From: Alister P. <gsp...@gm...> - 2014-08-31 08:40:02
|
Hi, Trying to finish off the mail:get-messages function. The error appears when trying to store an email as xml in the /db. I’ve hit a nasty little bug - nothing to do with eXist - and (surprise) related to mail from Microsoft Outlook - via Apple Mail. I now suspect that Apple Mail is the culprit. I forwarded an email from my Inbox to another account and then retrieved it using mail:get-messages. The original html section is full of <o:p></o:p> tags. These are end-of-paragraph markers inserted by MS Word when creating HTML. In the original email, the prefix and namespace is declared - but in the forwarded message, it is missing - consequently I get an error from SAXParser when trying to store this content in the DB. Is there some way to tell the parser to skip these (empty) elements?
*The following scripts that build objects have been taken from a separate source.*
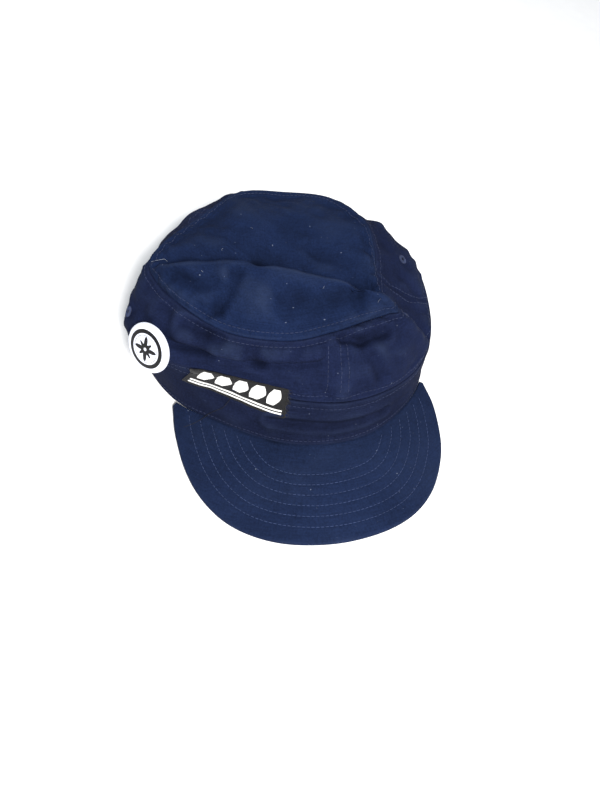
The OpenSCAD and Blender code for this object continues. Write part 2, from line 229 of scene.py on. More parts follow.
class SeamLine:
    """A closely sampled line that knows the gap to it and the length along it."""

    def __init__(self, points):
        self.points = points
        self.along = np.r_[0, np.cumsum(np.linalg.norm(np.diff(points, axis=0), axis=1))]
        self.heading = unit(np.gradient(points, axis=0))

    def near(self, points):
        """Distance to the line and length along it, by the nearest sample and its tangent."""
        flat = points.reshape(-1, points.shape[-1])
        gap, along = np.empty(len(flat)), np.empty(len(flat))
        square = (self.points ** 2).sum(1)
        for part in np.array_split(np.arange(len(flat)), len(flat) // 4000 + 1):
            p = flat[part]
            k = np.argmin(square - 2 * p @ self.points.T, axis=1)
            off = p - self.points[k]
            step = (off * self.heading[k]).sum(1)
            gap[part] = np.linalg.norm(off - step[:, None] * self.heading[k], axis=1)
            along[part] = self.along[k] + step
        return gap.reshape(points.shape[:-1]), along.reshape(points.shape[:-1])


ROUND = np.linspace(0, STATIONS, 1281)
TOP_SEAM = SeamLine(ring(TOP, ROUND))
BAND_SEAM = SeamLine(ring(SEAM, ROUND))
VISOR_EDGE = SeamLine(open_path(EDGE, np.linspace(0, 14, 600)))


# ---------------------------------------------------------------- relief of the cloth
def wander(points, size, seed, waves=14):
    """Smooth random field of about unit height: plane waves in seeded directions."""
    rng = np.random.default_rng(seed)
    heading = unit(rng.normal(size=(waves, 3))) * rng.uniform(0.6, 1.5, (waves, 1))
    phase = rng.uniform(0, TURN, waves)
    return np.sin(points @ heading.T * (TURN / size) + phase).sum(-1) / math.sqrt(waves / 2)


def line_gap(points, line):
    """Distance from each point to the nearest place on a line of straight stretches."""
    best = np.full(points.shape[:-1], 1e9)
    for a, b in zip(line[:-1], line[1:]):
        reach = b - a
        share = np.clip((points - a) @ reach / (reach @ reach), 0, 1)
        best = np.minimum(best, np.linalg.norm(points - a - share[..., None] * reach, axis=-1))
    return best


def folded(points, folds):
    """Folds in the cloth: a valley along each line with a low shoulder on both sides."""
    height = np.zeros(points.shape[:-1])
    for line, half, depth in folds:
        gap = line_gap(points, np.array(line, float)) / half
        height += depth * (0.4 * hill(gap, 1.9, 1) - hill(gap, 0, 1))
    return height


def sewn_edge(gap, rows, width=5.4, height=0.55, lip=1.3):
    """Turned seam allowance: a quarter-round lip at the seam, a flat, then down to the cloth,
    dimpled along its stitch rows."""
    lift = np.sqrt(np.clip(1 - (1 - gap / lip) ** 2, 0, 1)) * (gap < lip) + (gap >= lip)
    level = height * lift * (1 - smooth((gap - width) / 1.6))
    for row in rows:
        level -= 0.34 * hill(gap, row, 0.7)
    return level


def pucker(gap, along, size, phase):
    """Cloth drawn up by a seam: waves along it that fade within about 12 mm."""
    wave = np.sin(TURN * along / size + 2.2 * np.sin(along / 23 + phase) + phase)
    patchy = 0.55 + 0.45 * np.sin(along / 37 + 2 * phase)
    return wave * patchy * smooth(gap / 3) * hill(gap, 0, 8)


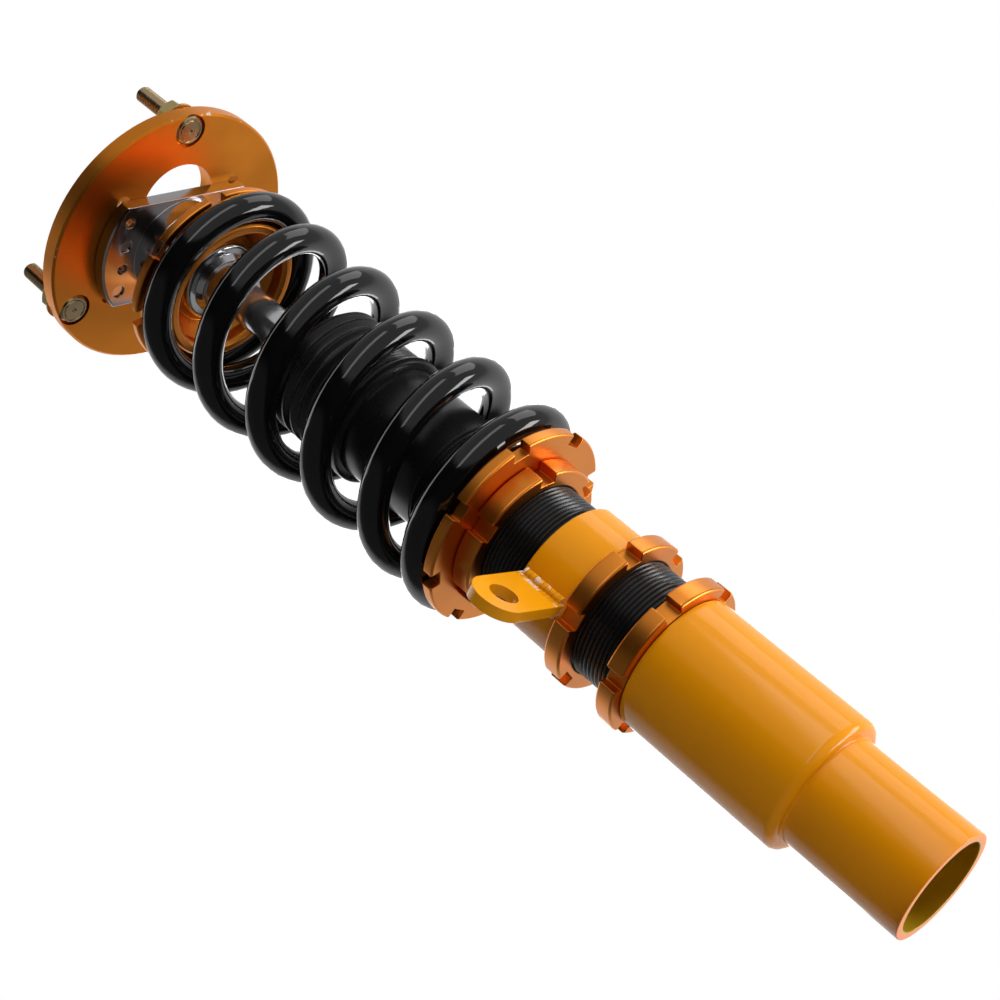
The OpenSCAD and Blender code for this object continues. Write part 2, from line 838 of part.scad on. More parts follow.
lower_tube();
bottom_lock_ring();
threaded_body();
base_cap();
floating_piston();
rod_guide();
rod_seal();
gland_nut();
bump_stop();
dust_boot();
mid_lock_ring();
bracket_sleeve();
link_tab();
perch_lock_ring();
spring_perch();
coil_spring();
piston_rod();
piston();
valve_shims();
piston_nut();
rebound_stop();
bump_washer();
top_hat();
bearing_collar();
upper_spacer();
top_nut();
nut_insert();
bearing_ball();
bearing_liner();
bearing_race();
retaining_ring();
camber_slider();
slot_screws();
slot_washers();
camber_plate();
stud_bolts();
flange_nuts();
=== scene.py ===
import json
import math

import bpy
import numpy as np
from mathutils import Matrix, Vector


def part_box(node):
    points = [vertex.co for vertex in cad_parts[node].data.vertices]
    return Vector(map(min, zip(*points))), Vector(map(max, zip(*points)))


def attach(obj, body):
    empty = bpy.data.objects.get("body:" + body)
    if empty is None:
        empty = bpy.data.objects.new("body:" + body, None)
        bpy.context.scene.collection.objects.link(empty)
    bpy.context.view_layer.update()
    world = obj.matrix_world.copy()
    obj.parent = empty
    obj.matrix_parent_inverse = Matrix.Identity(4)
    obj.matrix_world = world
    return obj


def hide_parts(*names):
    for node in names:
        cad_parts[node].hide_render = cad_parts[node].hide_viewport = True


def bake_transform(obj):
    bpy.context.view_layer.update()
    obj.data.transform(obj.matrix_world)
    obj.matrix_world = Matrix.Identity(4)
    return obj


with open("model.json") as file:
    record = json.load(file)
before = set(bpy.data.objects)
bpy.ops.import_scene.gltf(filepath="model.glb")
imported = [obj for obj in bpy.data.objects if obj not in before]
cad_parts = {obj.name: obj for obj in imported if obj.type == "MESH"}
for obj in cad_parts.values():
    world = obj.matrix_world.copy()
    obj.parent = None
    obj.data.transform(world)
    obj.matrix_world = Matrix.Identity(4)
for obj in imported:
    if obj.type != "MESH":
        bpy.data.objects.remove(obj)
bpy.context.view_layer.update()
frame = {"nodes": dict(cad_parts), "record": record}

scene = bpy.context.scene
scene.view_settings.view_transform = "Standard"


# --- Camera ------------------------------------------------------------------
# A short telephoto view from below the open end of the strut, rolled so that
# the strut runs from the upper left to the lower right of the square frame.
camera_place = Vector((0.5404, 0.4616, -0.1470))
camera_pitch, camera_yaw, camera_roll = 0.494, 0.007, -0.875
strut_turn = math.radians(40.5)
sensor_width, lens_per_frame, nearest_seen = 36, 1.9693, 0.01

cos_pitch, sin_pitch = math.cos(camera_pitch), math.sin(camera_pitch)
cos_yaw, sin_yaw = math.cos(camera_yaw), math.sin(camera_yaw)
forward = Vector((-cos_pitch * cos_yaw, cos_pitch * sin_yaw, sin_pitch))
right = forward.cross(Vector((0, 0, 1))).normalized()
up = right.cross(forward)
cos_roll, sin_roll = math.cos(camera_roll), math.sin(camera_roll)
image_right = cos_roll * right + sin_roll * up
image_up = -sin_roll * right + cos_roll * up
turned = Matrix.Rotation(strut_turn, 3, "Z")
axes = Matrix((turned @ image_right, turned @ image_up, turned @ -forward)).transposed()

camera_data = bpy.data.cameras.new("strut_camera")
camera_data.sensor_width = sensor_width
camera_data.lens = sensor_width * lens_per_frame
camera_data.clip_start = nearest_seen
camera = bpy.data.objects.new("strut_camera", camera_data)
scene.collection.objects.link(camera)
camera.matrix_world = Matrix.Translation(camera_place) @ axes.to_4x4()
scene.camera = camera


# --- Studio ------------------------------------------------------------------
# A pale round floor that fades into a white surround and can't be seen from
# below. Mirrors see a dark room with three pale glows, as gloss black needs.
# Two strip lamps draw the highlights, and four soft ones light the rest.
camera_side = turned @ -forward
across_strut = turned @ (image_up * 0.8 + image_right * 0.6)
down_strut = turned @ (image_right * 0.8 - image_up * 0.6)


def shader_node(tree, kind, **inputs):
    node = tree.nodes.new(kind)
    for name, value in inputs.items():
        node.inputs[name.replace("_", " ")].default_value = value
    return node


def math_of(tree, operation, first, second=None):
    """The result of a Math node; first is a socket, second a socket or a number."""
    node = tree.nodes.new("ShaderNodeMath")
    node.operation = operation
    tree.links.new(first, node.inputs[0])
    if isinstance(second, float):
        node.inputs[1].default_value = second
    elif second:
        tree.links.new(second, node.inputs[1])
    return node.outputs[0]


def mixed_shader(tree, share, first, second):
    mix = tree.nodes.new("ShaderNodeMixShader")
    tree.links.new(share, mix.inputs["Fac"])
    tree.links.new(first.outputs[0], mix.inputs[1])
    tree.links.new(second.outputs[0], mix.inputs[2])
    return mix


def lit_toward(tree, way, direction, dark_at, bright_at, dark, bright):
    """A level that rises smoothly from dark to bright as a ray turns toward a direction."""
    toward = tree.nodes.new("ShaderNodeVectorMath")
    toward.operation = "DOT_PRODUCT"
    toward.inputs[1].default_value = direction.normalized()
    tree.links.new(way, toward.inputs[0])
    level = shader_node(tree, "ShaderNodeMapRange", From_Min=dark_at, From_Max=bright_at,
                        To_Min=dark, To_Max=bright)
    level.interpolation_type = "SMOOTHSTEP"
    tree.links.new(toward.outputs["Value"], level.inputs["Value"])
    return level.outputs["Result"]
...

Or will I have to write a filter for the text before parsing it? I’m using Wolfgang’s suggestion: DocumentImpl html = ModuleUtils.htmlToXHtml(context, "alternative", new StreamSource(part.getInputStream()), null, null); ElementImpl rootElem = (ElementImpl)html.getDocumentElement(); (Otherwise, mail:get-messages is working quite nicely.) Thanks, Alister. |